• **Data section**:
####################
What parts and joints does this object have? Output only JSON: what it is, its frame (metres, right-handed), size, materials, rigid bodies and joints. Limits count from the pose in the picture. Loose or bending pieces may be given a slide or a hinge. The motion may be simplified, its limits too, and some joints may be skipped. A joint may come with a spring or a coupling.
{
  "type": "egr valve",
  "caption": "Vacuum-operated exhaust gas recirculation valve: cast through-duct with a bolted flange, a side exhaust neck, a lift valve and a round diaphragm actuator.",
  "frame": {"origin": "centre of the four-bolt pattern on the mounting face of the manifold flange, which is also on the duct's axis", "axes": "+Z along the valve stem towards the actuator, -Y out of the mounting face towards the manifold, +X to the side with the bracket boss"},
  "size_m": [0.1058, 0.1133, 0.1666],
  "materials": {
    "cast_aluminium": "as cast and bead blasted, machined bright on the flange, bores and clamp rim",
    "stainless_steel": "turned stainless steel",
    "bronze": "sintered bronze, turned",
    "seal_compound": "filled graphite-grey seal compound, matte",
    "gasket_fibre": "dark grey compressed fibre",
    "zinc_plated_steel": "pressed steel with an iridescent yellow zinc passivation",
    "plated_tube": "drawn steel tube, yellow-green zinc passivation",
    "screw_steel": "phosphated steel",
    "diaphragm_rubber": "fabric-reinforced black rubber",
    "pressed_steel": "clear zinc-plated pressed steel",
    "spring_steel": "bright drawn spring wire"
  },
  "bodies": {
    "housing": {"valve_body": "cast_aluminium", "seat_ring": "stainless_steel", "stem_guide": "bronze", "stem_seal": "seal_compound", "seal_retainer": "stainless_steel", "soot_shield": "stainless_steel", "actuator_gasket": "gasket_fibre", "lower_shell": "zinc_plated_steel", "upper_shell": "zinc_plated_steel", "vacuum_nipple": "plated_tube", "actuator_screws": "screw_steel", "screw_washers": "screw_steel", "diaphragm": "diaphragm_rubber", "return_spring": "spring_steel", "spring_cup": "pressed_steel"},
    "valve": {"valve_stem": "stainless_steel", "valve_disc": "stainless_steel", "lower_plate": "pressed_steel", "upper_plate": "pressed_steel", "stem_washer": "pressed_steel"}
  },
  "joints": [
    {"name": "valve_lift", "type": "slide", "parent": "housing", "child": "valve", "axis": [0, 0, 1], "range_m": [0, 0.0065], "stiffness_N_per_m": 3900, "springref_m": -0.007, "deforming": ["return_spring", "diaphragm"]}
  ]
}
####################
• **What is asked**:
All of the material must be reproduced exactly.

• **The output**:
What parts and joints does this object have? Output only JSON: what it is, its frame (metres, right-handed), size, materials, rigid bodies and joints. Limits count from the pose in the picture. Loose or bending pieces may be given a slide or a hinge. The motion may be simplified, its limits too, and some joints may be skipped. A joint may come with a spring or a coupling.
{
  "type": "egr valve",
  "caption": "Vacuum-operated exhaust gas recirculation valve: cast through-duct with a bolted flange, a side exhaust neck, a lift valve and a round diaphragm actuator.",
  "frame": {"origin": "centre of the four-bolt pattern on the mounting face of the manifold flange, which is also on the duct's axis", "axes": "+Z along the valve stem towards the actuator, -Y out of the mounting face towards the manifold, +X to the side with the bracket boss"},
  "size_m": [0.1058, 0.1133, 0.1666],
  "materials": {
    "cast_aluminium": "as cast and bead blasted, machined bright on the flange, bores and clamp rim",
    "stainless_steel": "turned stainless steel",
    "bronze": "sintered bronze, turned",
    "seal_compound": "filled graphite-grey seal compound, matte",
    "gasket_fibre": "dark grey compressed fibre",
    "zinc_plated_steel": "pressed steel with an iridescent yellow zinc passivation",
    "plated_tube": "drawn steel tube, yellow-green zinc passivation",
    "screw_steel": "phosphated steel",
    "diaphragm_rubber": "fabric-reinforced black rubber",
    "pressed_steel": "clear zinc-plated pressed steel",
    "spring_steel": "bright drawn spring wire"
  },
  "bodies": {
    "housing": {"valve_body": "cast_aluminium", "seat_ring": "stainless_steel", "stem_guide": "bronze", "stem_seal": "seal_compound", "seal_retainer": "stainless_steel", "soot_shield": "stainless_steel", "actuator_gasket": "gasket_fibre", "lower_shell": "zinc_plated_steel", "upper_shell": "zinc_plated_steel", "vacuum_nipple": "plated_tube", "actuator_screws": "screw_steel", "screw_washers": "screw_steel", "diaphragm": "diaphragm_rubber", "return_spring": "spring_steel", "spring_cup": "pressed_steel"},
    "valve": {"valve_stem": "stainless_steel", "valve_disc": "stainless_steel", "lower_plate": "pressed_steel", "upper_plate": "pressed_steel", "stem_washer": "pressed_steel"}
  },
  "joints": [
    {"name": "valve_lift", "type": "slide", "parent": "housing", "child": "valve", "axis": [0, 0, 1], "range_m": [0, 0.0065], "stiffness_N_per_m": 3900, "springref_m": -0.007, "deforming": ["return_spring", "diaphragm"]}
  ]
}